Thursday, June 24, 2010

Paper Forest



Twitter Sonnet #155

Shredded fish flutter onto fried tofu.
A cunning helmet is worn upside down.
Headgear coated with antigrav shampoo.
Soy sauce dribbles down a wasabi gown.
Fields of flowers break out on old space suit.
Late birds get infinite caterpillars.
One kid's pillow held only larval loot.
Closed Circle Ks contain psycho killers.
Restroom's men's or women's by occupant.
The ground's like a larger type of nest.
A winged apple strikes a young hierophant.
Bird fruit hybrids pose the pope's final test.
Thawing milk engulfs kitten cocaine.
A breastfed hat grows up a weathervane.


I was at my parents' house just now where the television was turned to E!. What a strange thing television seems to have become. It appeared to be rapid fire clips of wide eyed young men and women feverishly talking to someone off camera about boring things, like a campfire sing around where everyone has a dumb verse but tries to sing it as though they care about it. It felt like these people don't believe things can be intrinsically interesting, so they figure they may as well kill time showing pictures of Michael Jackson's kids and The Real Housewives of New Jersey, though the one Housewife they talked to looked about as real as Charlie McCarthy.

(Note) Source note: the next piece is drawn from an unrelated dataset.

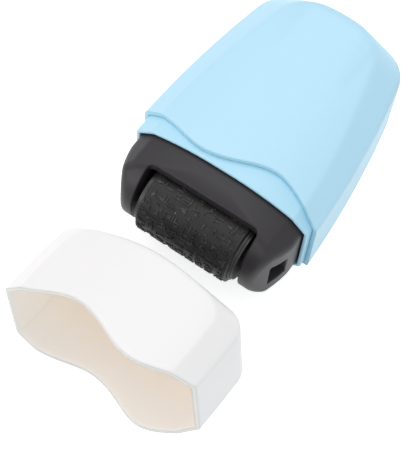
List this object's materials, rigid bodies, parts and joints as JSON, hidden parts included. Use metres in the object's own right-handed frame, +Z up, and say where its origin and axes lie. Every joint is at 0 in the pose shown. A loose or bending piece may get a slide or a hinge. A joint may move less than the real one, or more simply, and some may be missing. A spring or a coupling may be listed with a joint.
{
  "type": "privacy roller stamp",
  "caption": "Hand-held privacy roller stamp: hollow moulded body, dark roller frame with a patterned rubber roller fed by an ink roller, and a pull-off cap lying beside it.",
  "frame": {"origin": "centre of the whole set's box, on the surface that the body and the cap lie on", "axes": "+Y from the roller to the tail, +X across the width, +Z up through the thickness"},
  "size_m": [0.0516, 0.1043, 0.0335],
  "materials": {
    "shell_blue": "satin moulded",
    "sleeve_blue": "satin moulded",
    "cap_white": "satin moulded",
    "frame_dark": "satin moulded",
    "cradle_dark": "matte moulded",
    "bearing": "matte moulded",
    "core_black": "matte moulded",
    "ring_black": "satin moulded",
    "stamp_rubber": "inked",
    "ink_felt": "ink soaked felt",
    "steel": "drawn"
  },
  "bodies": {
    "housing": {"outer_shell": "shell_blue", "inner_sleeve": "sleeve_blue", "roller_frame": "frame_dark", "ink_cradle": "cradle_dark", "bearing_left": "bearing", "bearing_right": "bearing", "stamp_axle": "steel", "axle_clips": "steel", "ink_axle": "steel"},
    "stamp_roller": {"stamp_core": "core_black", "stamp_rubber": "stamp_rubber", "end_ring_left": "ring_black", "end_ring_right": "ring_black"},
    "ink_roller": {"ink_core": "core_black", "ink_felt": "ink_felt", "ink_disc_left": "ring_black", "ink_disc_right": "ring_black"},
    "cap": {"cap": "cap_white"}
  },
  "joints": [
    {"name": "stamp_roller_spin", "type": "hinge", "parent": "housing", "child": "stamp_roller", "pos_m": [-0.00191, -0.00768, 0.0147], "axis": [1, 0, 0], "continuous": true},
    {"name": "ink_roller_spin", "type": "hinge", "parent": "housing", "child": "ink_roller", "pos_m": [-0.00191, 0.00747, 0.0147], "axis": [1, 0, 0], "continuous": true},
    {"name": "cap_slide", "type": "slide", "parent": "housing", "child": "cap", "axis": [0, -1, 0], "range_m": [0, 0.03]}
  ],
  "couplings": [
    {"joint": "ink_roller_spin", "follows": "stamp_roller_spin", "ratio": -1.3438}
  ]
}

It's weird how many people with bad, overdone plastic surgery end up looking like Charlie McCarthy--the high, round, oddly hard looking red cheeks, the huge, shiny lips, and the knob chin. I'm all for people having the right to modify themselves, but I don't think people know themselves--or doctors--well enough to have that power in their hands. This Housewife, Danielle Staub--whose name sounds similar to Danielle Steele, a fact which somehow in itself is wearisome to me--may not have been attractive at 47 in 1810, but at least she wouldn't be forced to wear a mask of her psychological issues.

I think Second Life should be the test--if someone can't make a good Second Life avatar, they shouldn't be allowed to have plastic surgery. Anyone who's had a look around at the people in SL would know that there'd then not be very many plastic surgeries.

The problem is just that too many people are tacky. A good sense of aesthetics is too rare. The less power people had in deciding how they looked--say, a few hundred years ago--the better they looked. It's a sad truth.

When I play chess in SL, I usually send out a general IM to one of the chess groups I belong to asking if anyone wants to play. While I'm waiting, sometimes I just wander SL. Last night I was going through my hundreds of unsorted landmarks. I came to an empty lot in a Japanese area at one point. I browsed the other shops and came across a really well made tree;



That's the Space Battleship Yamato up there, unfortunately not to scale. But it was nice seeing a reference to old anime in SL, which is usually just filled with the white trash, runs of the seizure mill anime.

I checked the maker of the tree and followed that person's profile to their main shop, called Happy Mood, which was a really well put together place with some very well made trees and ultra cute animals. It's been so long since I saw something good in Second Life I hadn't seen before;




That's my avatar, Toubanua Tairov. And no, I don't want plastic surgery.